Первыми о смене ночи и дня возвещают птицы. Вот закричал петух, и его тревожный крик пробуждает ото сна других пернатых. Засуетились вороны. Черноголовые иволги, пристроившись на вершинах деревьев, чистят свои перышки, ласточки стремительно кружат над низкорослым кустарником, а дятел своим клювом испытывает прочность ствола фикуса. Воробьи упрямо носятся вокруг облюбованных ими домов. Гигантская стая пестрых птиц облепила дерево. Они прыгают с ветки на ветку и громко щебечут. Что-то ищут в траве майны, фазан же с важным видом индивидуалиста-добытчика упорно изучает былинку за былинкой и довольно ворчит, когда в конце концов находит вожделенную улитку.
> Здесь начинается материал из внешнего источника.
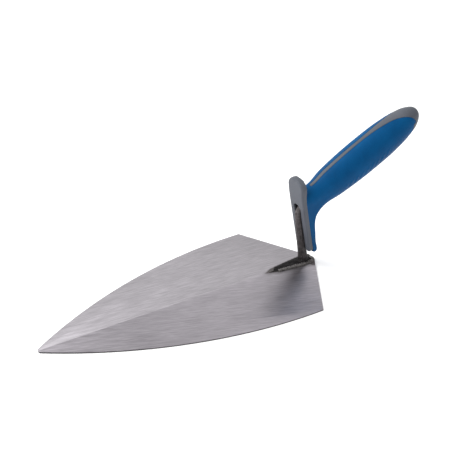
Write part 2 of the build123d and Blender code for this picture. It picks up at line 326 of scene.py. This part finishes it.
def grey_plastic():
    """Hard satin polymer with a fine moulded grain, painted dark as shade deep in its groove and socket
    mouth.
    """
    paint = Paint("grey_plastic", 0.0, 0.46, Specular_IOR_Level=0.22)
    flow = paint.noise(paint.mapped((60.0, 60.0, 40.0)), 3.0, 0.5)
    grain = paint.noise(paint.mapped((3600.0, 3600.0, 3600.0)), 2.0, 0.5)
    scuff = paint.noise(paint.mapped((900.0, 300.0, 120.0), turn=30.0), 3.0, 0.6)
    tone = paint.blend(flow, 0.3, 0.7, (0.084, 0.092, 0.11), (0.106, 0.115, 0.136))
    tone = paint.shade(tone, 0.3, grain, (0.3, 0.72), (0.7, 1.25))
    tone = paint.mix(paint.ramp(scuff, (0.66, 0.0), (0.8, 0.35)), tone, (0.22, 0.23, 0.26))
    # painted shade deep in the groove and in the mouth of the socket
    behind = paint.add("VectorMath", Vector=paint.place)
    behind.operation = "DOT_PRODUCT"
    behind.inputs[1].default_value = GUARD_BACK
    depth = paint.math("SUBTRACT", behind.outputs["Value"], float(GUARD_POINT @ GUARD_BACK))
    in_groove = paint.math("LESS_THAN", paint.math("ABSOLUTE", paint.axis("Y")), GROOVE_HALF_MM * MM)
    under_top = paint.math("LESS_THAN", paint.axis("Z"), float(GUARD_POINT[2]) + PAINTED_SHADE_TOP_MM * MM)
    inside = paint.math("MULTIPLY", in_groove, under_top)
    recess_painted_shade = paint.math("MULTIPLY", depth, 60.0)
    recess_painted_shade = paint.ramp(recess_painted_shade, (0.05, 0.0), (0.15, 0.95), (0.8, 0.95), (0.81, 0.0))
    tone = paint.mix(paint.math("MULTIPLY", recess_painted_shade, inside), tone, (0.008, 0.008, 0.009))
    paint.colour(tone)
    paint.roughness(paint.ramp(flow, (0.3, 0.4), (0.7, 0.52)))
    paint.bump((grain, 0.00006))
    return paint.material


def blue_rubber():
    """Soft matt rubber with a fine pebbled grain."""
    paint = Paint("blue_rubber", 0.0, 0.5, Specular_IOR_Level=0.08)
    flow = paint.noise(paint.mapped((45.0, 45.0, 45.0)), 3.0, 0.55)
    grain = paint.noise(paint.mapped((2800.0, 2800.0, 2800.0)), 2.0, 0.55)
    dust = paint.noise(paint.mapped((320.0, 320.0, 320.0)), 4.0, 0.7)
    tone = paint.blend(flow, 0.3, 0.7, (0.0006, 0.058, 0.172), (0.001, 0.08, 0.225))
    tone = paint.shade(tone, 0.35, grain, (0.3, 0.7), (0.7, 1.3))
    tone = paint.mix(paint.ramp(dust, (0.62, 0.0), (0.8, 0.22)), tone, (0.02, 0.11, 0.26))
    paint.colour(tone)
    paint.roughness(paint.ramp(flow, (0.3, 0.44), (0.7, 0.56)))
    paint.bump((grain, 0.00008))
    return paint.material


def studio_floor():
    """Nearly white paper, a little brighter than the light on it alone would make it."""
    white = (1.0, 1.0, 1.0, 1.0)
    paint = Paint("studio_floor", 0.0, 0.7, Emission_Color=white, Emission_Strength=0.25)
    paint.colour(paint.ramp(paint.noise(paint.mapped((3.0, 3.0, 3.0))), (0.3, 0.93), (0.7, 0.95)))
    return paint.material


MATERIALS = {
    "blade_steel": blade_steel(),
    "forged_steel": forged_steel(),
    "weld_metal": weld_metal(),
    "grey_plastic": grey_plastic(),
    "blue_rubber": blue_rubber(),
}

floor_mesh = bpy.data.meshes.new("floor")
floor_mesh.from_pydata([(-4, -4, 0), (4, -4, 0), (4, 4, 0), (-4, 4, 0)], [], [(0, 1, 2, 3)])
floor = bpy.data.objects.new("floor", floor_mesh)
floor.location.z = -FLOOR_GAP
floor_mesh.materials.append(studio_floor())
scene.collection.objects.link(floor)


# ---- shared mesh helpers -----------------------------------------------------------------------------
SHANK_VOXEL_MM = 0.45
BEAD_VOXEL_MM = 0.22
GUARD_VOXEL_MM = 0.4
STANDING_MM = 3.5  # vertices of the shank and the beads below this height are pressed into the blade
STANDING_SINK_MM = 0.35  # by this much


def finish_piece(name, mesh, slot, replaced, sharp_degrees=40.0):
    """Links a mesh as a piece that stands for a CAD node, with its material and smooth shading."""
    mesh.name = name
    mesh.materials.clear()
    mesh.materials.append(MATERIALS[slot])
    mesh.polygons.foreach_set("material_index", [0] * len(mesh.polygons))
    mesh.polygons.foreach_set("use_smooth", [True] * len(mesh.polygons))
    mesh.set_sharp_from_angle(angle=math.radians(sharp_degrees))
    piece = bpy.data.objects.new(name, mesh)
    scene.collection.objects.link(piece)
    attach(piece, "root")
    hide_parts(replaced)


def cad_bmesh(node, flat_degrees=0.4):
    """The CAD node's mesh with its seams welded and its flat areas merged into single faces."""
    shape = bmesh.new()
    shape.from_mesh(nodes[node].data)
    bmesh.ops.remove_doubles(shape, verts=shape.verts, dist=1e-7)
    limit = math.radians(flat_degrees)
    bmesh.ops.dissolve_limit(shape, angle_limit=limit, verts=shape.verts, edges=shape.edges)
    return shape


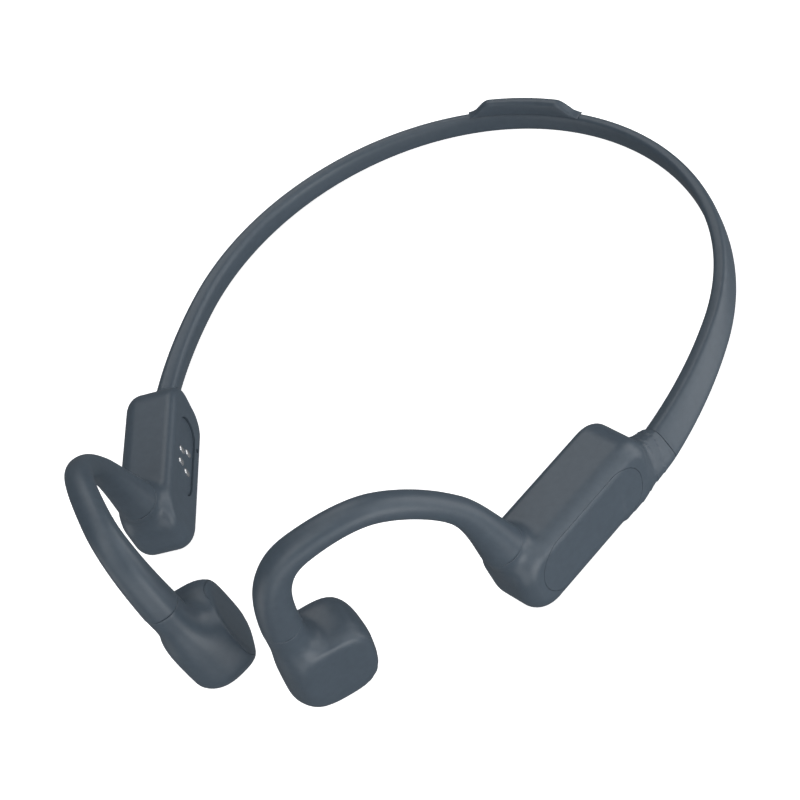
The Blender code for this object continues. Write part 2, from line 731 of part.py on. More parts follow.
def housing_body(name, side, parent, place, origin):
    """The cup that holds the electronics, with a neck at each end and an opening on its outer face."""
    half = HOUSING_THICKNESS / 2.0
    size = (HOUSING_LENGTH, HOUSING_THICKNESS, HOUSING_HEIGHT)
    form = block(size, (0.0, 0.0, 0.0), HOUSING_ROUNDING, 4)
    body = solid(f"{name}_housing", form, place, "shell_plastic")
    shape_with(body, guide(f"{name}_rear_neck_form", rear_neck(side, origin), parent), "UNION")
    shape_with(body, guide(f"{name}_front_neck_form", front_neck(side, origin), parent), "UNION")
    floor = side * (HOUSING_WALL - half)
    ledge = side * (half - COVER_THICKNESS - SEAL_THICKNESS - 2.0 * FIT_GAP)
    beyond = side * (half + CUT_MARGIN)
    cavity_length = COVER_LENGTH - 2.0 * COVER_LEDGE
    cavity_height = COVER_HEIGHT - 2.0 * COVER_LEDGE
    cavity = stadium_prism(cavity_length, cavity_height, floor, beyond)
    shape_with(body, guide(f"{name}_housing_cavity", cavity, place), "DIFFERENCE")
    rebate = stadium_prism(COVER_LENGTH, COVER_HEIGHT, ledge, beyond)
    shape_with(body, guide(f"{name}_cover_rebate", rebate, place), "DIFFERENCE")
    shape_with(body, guide(f"{name}_band_bore", band_bore(side, origin), parent), "DIFFERENCE")
    passage = hook_bore(FRONT_BORE_START, HOOK_SEAM_PLACE + BORE_OVERRUN_PLACES, side, origin)
    shape_with(body, guide(f"{name}_hook_bore", passage, parent), "DIFFERENCE")
    return body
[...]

Одна лишь славка-пересмешник всегда беззаботна: вращается словно в ритуальном танце, сопровождая его утренним песнопением. И все это — только для самой себя, без оглядки на зрителей или слушателей, воистину баловень природы!
ТИХИЙ УГОЛОК
Я хорошо помню это уютное местечко неподалеку от дома. Здесь Голубая река огибает скалу, а затем величественно течет по маленькой долине. Там по обоим ее берегам тянутся, создавая радующую глаз мозаику, рисовые поля. Далее у подножия беспорядочно теснящихся холмов растут кокосовые пальмы, а за ними синяя горная гряда сливается с небом. Воздушное пространство создает иллюзию некоего неприступного бастиона, на который надвигаются грозные облака муссона, но, побежденные, тут же тают.
Иногда, когда мне хотелось побыть одному, я уходил по лесной дороге в этот уединенный уголок. В ветвях дерева, возвышающегося на уступе скалы, был сделан настил. Когда-то на нем проводил ночиземледелец, чтобы уберечь от диких зверей урожай на своем участке земли, расположенном прямо под деревом.
Этот настил — свидетель бренности наших суетливых потуг. Искусная рука сооружала его основательно, и хотя он и поскрипывал на ветру, доски скреплены настолько надежно, что казалось, будто настил, даже брошенный человеком, не подвержен воздействию времени.
Там был тайник, где хранились удочки, леска, спрямленный обломок железного обруча для копки червей, старый столовый нож и другие принадлежности, дорогие сердцу юного рыболова. Червяков было много в сыром иле, нанесенном рекой, и я безжалостно насаживал эти нежнейшие создания на крючок своей удочки. Иногда на приманку неожиданно клевал угорь — натянет удочку как струну, а затем сорвется и уйдет в глубину. А вот ленивому большеголовому и мелкотелому бычку не уберечься от моей наживки.
Ловля рыбы научила меня быть терпеливым, ибо между поклевками проходят долгие минуты ожидания. Мне это занятие не казалось монотонным. Я умиротворенно взирал на заброшенный участок и наслаждался тишиной. Трава здесь, как везде, невысокая. Деревья с пышной листвой стояли еще без подлеска, уничтоженного огнем, запаленным крестьянами, некогда возделывающими в этих местах землю[3]. Одна часть изгороди, установленной от мародерствующих диких кабанов, еще сохранилась, но была увита мощными и скользкими стеблями ползучих растений, другая же обрушилась на ствол старого дынного дерева — папайи, никак не желающего умирать. С замшелой корой и преждевременной пожелтевшей листвой, оно вело безуспешную борьбу со все плотнее обступавшей его дикой лесной растительностью, которую его же собственные похожие на зонты листья невольно укрывали в спасительной тени.
Иногда мимо меня медленно проплывала превращенная в дом на воде лодка, покрытая тентом, с гончарным горшком, который влачился за кормой на веревке, выполняя роль своеобразного плавучего якоря, сдерживавшего ход этого суденышка. Навстречу, уже вверх по реке, двигалась другая лодка, которую тащили бечевой шедшие берегом люди. Порой одинокий гребец, сложив весла и доверившись течению, заводил старую, знакомую реке песню: о дне и ночи, которые вечно сменяют друг друга, о счастье уединения, о нескончаемых странствиях и безответной, любви.